In the hottest areas last week, which were generally dry, crop conditions deteriorated quickly. In the 18 primary corn-growing states, 30 percent of the crop is now in poor or very poor condition, up from 22 percent the previous week. In addition, fully half of the nation’s pastures and ranges are in poor or very poor condition, up from 28 percent in mid-June. The hot, dry conditions have also allowed for a dramatic increase in wildfire activity since mid-June. During the past 3 weeks, the year-to-date acreage burned by wildfires increased from 1.1 million to 3.1 million as of this writing.
That's about 4800 square miles or 12545 square kilometres burned over so far this year.  The Drought Monitor has also produced the following animation of drought conditions in the US over the last 12 weeks:
 There is some hope for rain in some area this week, but overall, this means trouble. With corn crops not producing ears (check out the Al Jazeera footage, above), and with pasture, soy, and other crops affected, the industrial food system is going to be seriously strained this year. Combined with big money building speculative bubbles in the food system, we could be facing a doubling or better of food costs this year.

According to the National Oceanic and Atmospheric Administration (NOAA), the period from January through June was "the warmest first half of any year on record for the contiguous United States."
The average temperature was 52.9 degrees Fahrenheit, or 4.5 degrees above average, NOAA said on Monday. Twenty-eight states east of the Rockies set temperature records for the six-month period.
A heat wave blistered most of the United States in June, with more than 170 all-time temperature records broken or tied during the month. On June 28 in Norton, Kan., for instance, the temperature reached 118 degrees, an all-time high. On June 26, Red Willow, Neb., set a temperature record of 115 degrees, eclipsing the 114-degree mark set in 1932.

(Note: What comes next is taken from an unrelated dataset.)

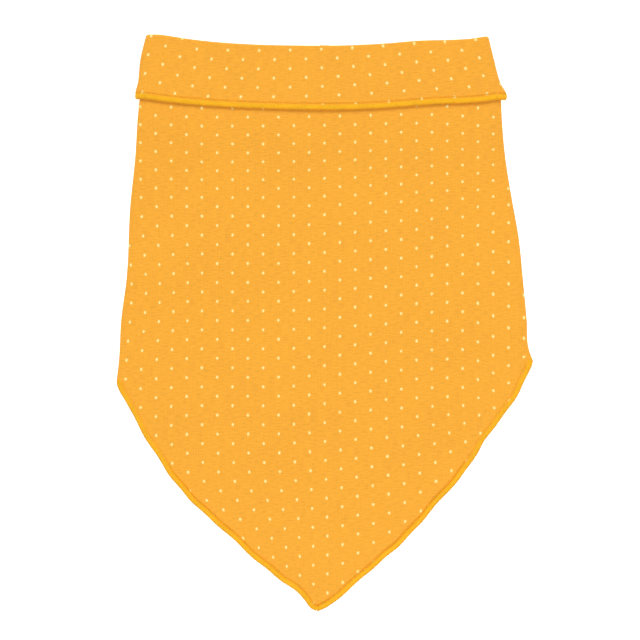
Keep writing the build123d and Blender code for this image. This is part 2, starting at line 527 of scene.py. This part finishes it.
def jersey_material():
    """Printed cotton jersey: staggered dots, knitted wales and courses, and heathered yarn."""
    n = Nodes("dotted_jersey")
    attribute = n.tree.nodes.new("ShaderNodeAttribute")
    attribute.attribute_name = "print"
    split = n.tree.nodes.new("ShaderNodeSeparateXYZ")
    n.tree.links.new(attribute.outputs["Vector"], split.inputs[0])
    a, b, right_side = split.outputs

    def wobble(seed):
        place = n.vector(n.math("MULTIPLY", a, 0.55), n.math("MULTIPLY", b, 0.55), seed)
        return n.math("MULTIPLY", n.math("SUBTRACT", n.noise(place, 1.0), 0.5), 0.6)

    dot_a, dot_b = n.math("ADD", a, wobble(3.0)), n.math("ADD", b, wobble(9.0))

    def nearest_dot(column_shift, row_shift):
        """Distance to the nearest dot of one of the two interleaved lattices, in dot radii."""
        pair = 2 * dot_column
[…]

I'm not saying that it will get as bad as this 1942 Alfred Eisenstaedt photo of the dustbowl, at least not this year.
unpublished, from Life


But don't think it can't happen again. Dr. David Schindler, over at the University of Alberta, has pointed out that the Twentieth Century was the wettest century in the Pallister Triangle in the last 10,000 years. It has also been the only century we've farmed in the Triangle, so our perceptions are kind of skewed. And the past century also had four major drought events, including the one above. So Global Climate Change is going to matter here in North America.